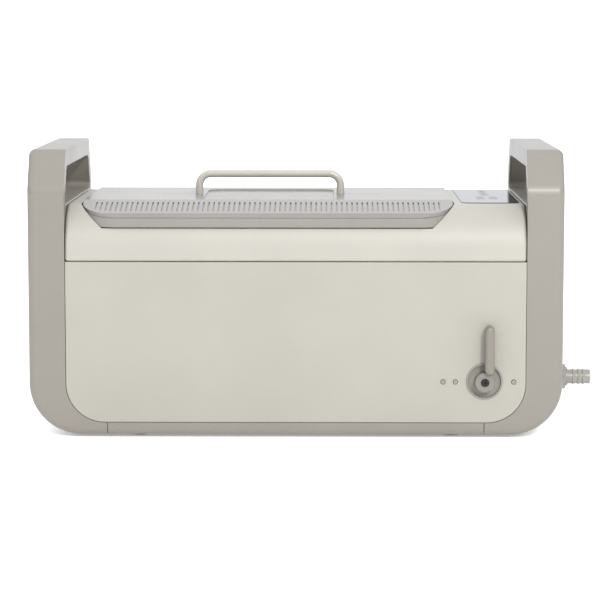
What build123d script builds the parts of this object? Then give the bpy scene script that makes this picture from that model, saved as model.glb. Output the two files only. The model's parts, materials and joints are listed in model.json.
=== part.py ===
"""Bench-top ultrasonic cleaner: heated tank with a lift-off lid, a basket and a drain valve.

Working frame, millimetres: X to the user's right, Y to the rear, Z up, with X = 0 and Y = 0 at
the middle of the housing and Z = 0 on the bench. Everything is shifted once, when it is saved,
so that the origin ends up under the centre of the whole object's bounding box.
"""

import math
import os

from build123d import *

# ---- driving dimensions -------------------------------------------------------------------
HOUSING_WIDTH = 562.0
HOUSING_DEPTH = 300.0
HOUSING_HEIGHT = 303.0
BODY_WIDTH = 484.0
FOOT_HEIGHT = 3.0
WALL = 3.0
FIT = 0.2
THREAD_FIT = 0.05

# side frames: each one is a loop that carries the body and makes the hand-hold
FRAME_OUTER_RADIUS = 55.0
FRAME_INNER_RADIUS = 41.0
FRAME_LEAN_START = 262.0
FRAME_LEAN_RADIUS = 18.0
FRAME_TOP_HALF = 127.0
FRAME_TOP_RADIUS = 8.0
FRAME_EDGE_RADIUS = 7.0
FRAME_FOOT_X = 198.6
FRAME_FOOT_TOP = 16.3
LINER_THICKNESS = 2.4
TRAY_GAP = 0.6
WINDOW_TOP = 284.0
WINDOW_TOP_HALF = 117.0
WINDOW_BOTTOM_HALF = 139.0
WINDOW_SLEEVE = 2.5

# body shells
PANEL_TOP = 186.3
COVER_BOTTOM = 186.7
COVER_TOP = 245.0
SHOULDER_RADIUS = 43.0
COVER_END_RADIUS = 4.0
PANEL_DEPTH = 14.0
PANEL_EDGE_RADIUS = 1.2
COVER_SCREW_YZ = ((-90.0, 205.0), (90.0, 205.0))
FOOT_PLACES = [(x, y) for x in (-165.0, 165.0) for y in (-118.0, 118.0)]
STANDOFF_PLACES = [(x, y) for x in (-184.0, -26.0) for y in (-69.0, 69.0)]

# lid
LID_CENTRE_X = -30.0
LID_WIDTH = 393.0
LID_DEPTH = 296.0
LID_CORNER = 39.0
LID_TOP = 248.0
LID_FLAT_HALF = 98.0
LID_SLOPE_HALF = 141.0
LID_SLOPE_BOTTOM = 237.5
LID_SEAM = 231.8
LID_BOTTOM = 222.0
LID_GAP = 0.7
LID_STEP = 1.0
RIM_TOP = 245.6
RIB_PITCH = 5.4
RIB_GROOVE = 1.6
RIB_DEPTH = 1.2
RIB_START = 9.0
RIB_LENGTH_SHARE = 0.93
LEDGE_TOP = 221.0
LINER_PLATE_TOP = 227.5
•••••
• **CHALLENGE**
Word for word, reproduce the listing above from its start up to and including the line that has "WINDOW_SLEEVE = 2.5". Give only those lines.

• **EXERCISE SOLUTION**
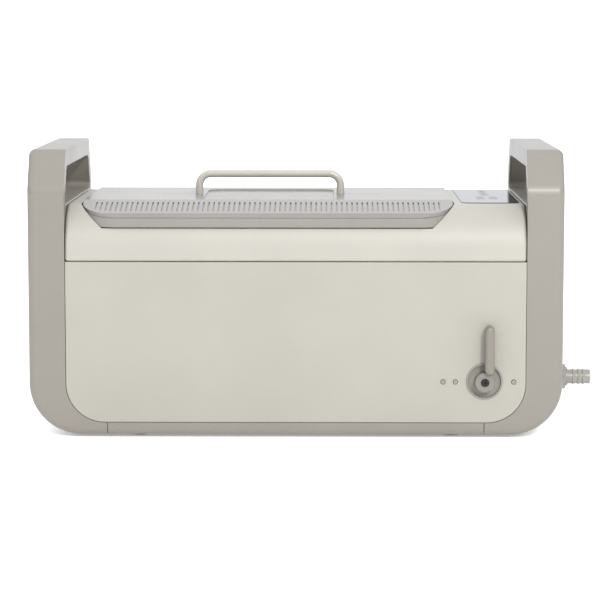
What build123d script builds the parts of this object? Then give the bpy scene script that makes this picture from that model, saved as model.glb. Output the two files only. The model's parts, materials and joints are listed in model.json.
=== part.py ===
"""Bench-top ultrasonic cleaner: heated tank with a lift-off lid, a basket and a drain valve.

Working frame, millimetres: X to the user's right, Y to the rear, Z up, with X = 0 and Y = 0 at
the middle of the housing and Z = 0 on the bench. Everything is shifted once, when it is saved,
so that the origin ends up under the centre of the whole object's bounding box.
"""

import math
import os

from build123d import *

# ---- driving dimensions -------------------------------------------------------------------
HOUSING_WIDTH = 562.0
HOUSING_DEPTH = 300.0
HOUSING_HEIGHT = 303.0
BODY_WIDTH = 484.0
FOOT_HEIGHT = 3.0
WALL = 3.0
FIT = 0.2
THREAD_FIT = 0.05

# side frames: each one is a loop that carries the body and makes the hand-hold
FRAME_OUTER_RADIUS = 55.0
FRAME_INNER_RADIUS = 41.0
FRAME_LEAN_START = 262.0
FRAME_LEAN_RADIUS = 18.0
FRAME_TOP_HALF = 127.0
FRAME_TOP_RADIUS = 8.0
FRAME_EDGE_RADIUS = 7.0
FRAME_FOOT_X = 198.6
FRAME_FOOT_TOP = 16.3
LINER_THICKNESS = 2.4
TRAY_GAP = 0.6
WINDOW_TOP = 284.0
WINDOW_TOP_HALF = 117.0
WINDOW_BOTTOM_HALF = 139.0
WINDOW_SLEEVE = 2.5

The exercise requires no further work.